Newsbites: Superman! Fagles! Ranger! Tintin!

A few more items have come up since last night.

1. The New York Times reports that the heirs of Superman co-creator Jerry Siegel were recently granted co-ownership of the character, along with the Time Warner corporation, which owns both DC Comics and the Warner Brothers studio that has been making movies based on the legendary superhero:

The ruling left intact Time Warner’s international rights to the character, which it has long owned through its DC Comics unit.

And it reserved for trial questions over how much the company may owe the Siegel heirs for use of the character since 1999, when their ownership is deemed to have been restored.
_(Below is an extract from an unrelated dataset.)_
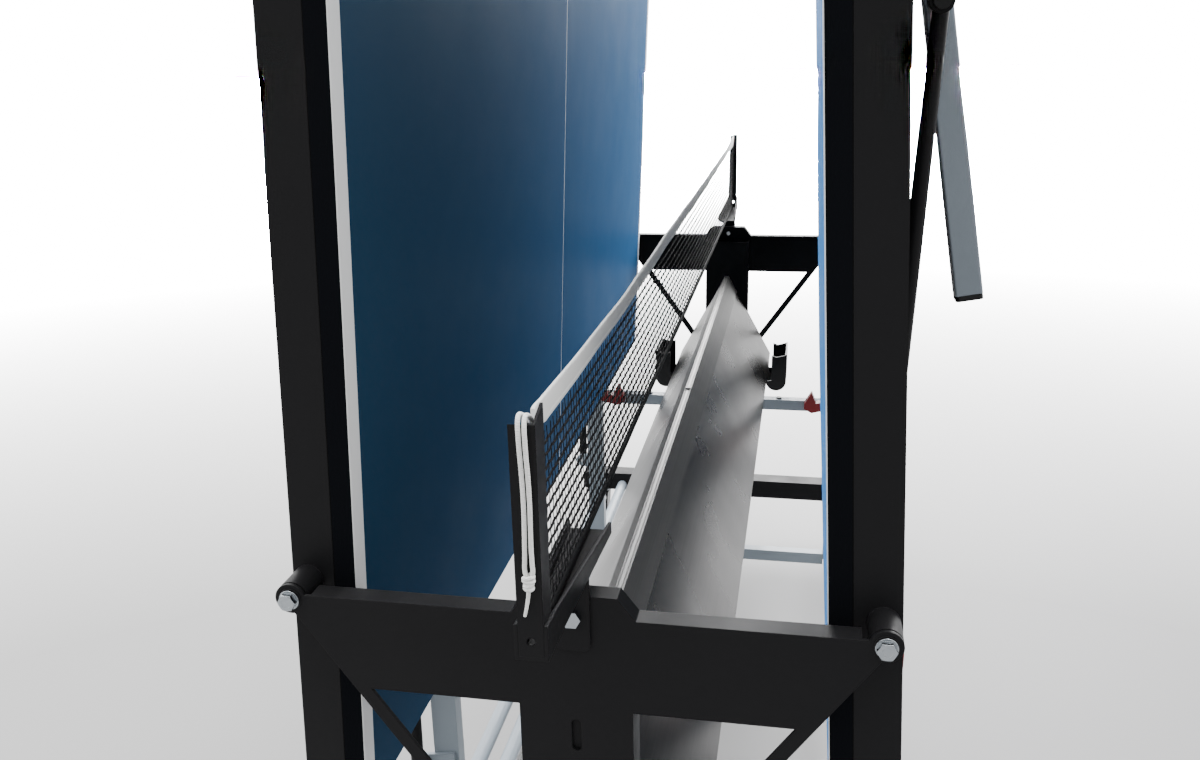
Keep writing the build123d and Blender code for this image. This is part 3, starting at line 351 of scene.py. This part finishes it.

Also to be resolved is whether the heirs are entitled to payments directly from Time Warner’s film unit, Warner Brothers, which took in $200 million at the domestic box office with “Superman Returns” in 2006, or only from the DC unit’s Superman profits.

Still, the ruling threatened to complicate Warner’s plans to make more films featuring Superman, including another sequel and a planned movie based on the DC Comics’ “Justice League of America,” in which he joins Batman, Wonder Woman and other superheroes to battle evildoers.

Nikki Finke at Deadline Hollywood Daily gives her two bits, too. And both sources note that the heirs of Superman‘s other co-creator, Joe Shuster, may be claiming a similar piece of the super-pie in the near future.

MAR 30 UPDATE: Variety has an article on this too, now.

2. The Associated Press reports that Robert Fagles, poet and translator of classic Greco-Roman literature, died this week at the age of 74. I discovered his translation of The Iliad over 15 years ago, when I was thinking of possibly writing a story that combined elements of biblical history and pagan myth; and I read it again a few years later, when I was doing research for a paper on changes in military technique toward the end of the Bronze Age. I enjoyed Fagles’ style very much, and I always meant to get around to reading his translation of The Odyssey, but I never did (though I have read the translations by Robert Fitzgerald and T.E. Lawrence). Anyway, here’s to Fagles. (Hat tip to John Mark Reynolds at The Scriptorium.)

3. The Hollywood Reporter says Disney and Jerry Bruckheimer are teaming up to produce a new version of The Lone Ranger. Ted Elliott and Terry Rossio — whose credits include the modern Zorro movies (1998-2005) and the Pirates of the Caribbean trilogy (2003-2007), both of which similarly revived “musty” old genres — are the writers assigned to this project. I remember hearing about this almost a year ago when Jim Hill posted something on this subject, but I don’t seem to have noted it here at the time.

4. The Guardian confirms that Thomas Sangster is playing Tintin in the trilogy being developed by Steven Spielberg and Peter Jackson, while Andy Serkis is still on board to play Captain Haddock:

Both actors spent a week in Los Angeles before Easter running through scenes for Spielberg and Jackson; work begins in earnest in September, with a view to releasing the first film in 2010.

5. Youyoung Lee at Entertainment Weekly asks if this week’s new gambling movie, 21, is “racist”. Why? Because it’s based on a true story about Asian MIT students who used their “non-white profile” as well as their card-counting skills to get rich in Vegas — but the movie turns the main characters into white people while relegating a couple of token Asian characters to the margins. Personally, I don’t think the movie is particularly “racist” — but it is very “conventional”, and even “conservatively” so. 21 is just the latest in a long, long, long line of movies that take an interesting true-life story and then change it so that the resulting film is just like every other movie that’s already out there.

About Peter T. Chattaway

Peter T. Chattaway was the regular film critic for BC Christian News from 1992 to 2011. In addition to his film column, which won multiple awards from the Evangelical Press Association, the Canadian Church Press and the Fellowship of Christian Newspapers, his news and opinion pieces have appeared in such publications as Books & Culture, Christianity Today, Bible Review and the Vancouver Sun. He also contributed essays to the books Re-Viewing The Passion: Mel Gibson’s Film and Its Critics (Palgrave Macmillan, 2004) and Scandalizing Jesus?: Kazantzakis’s The Last Temptation of Christ Fifty Years on (Continuum, 2005).

  • http://www.blogger.com/profile/06403255764384760662 Betty

    As I recall, I bought Fagel’s translation of both the Iliad and the Odyssey based on your recommendation of him, and was really glad I did. They’re marvelously readable, without being the least bit dumbed down. (I admit, I haven’t read any other translations to compare his with, but I find it difficult to imagine anybody doing a better job, at least from the casual reader’s POV.)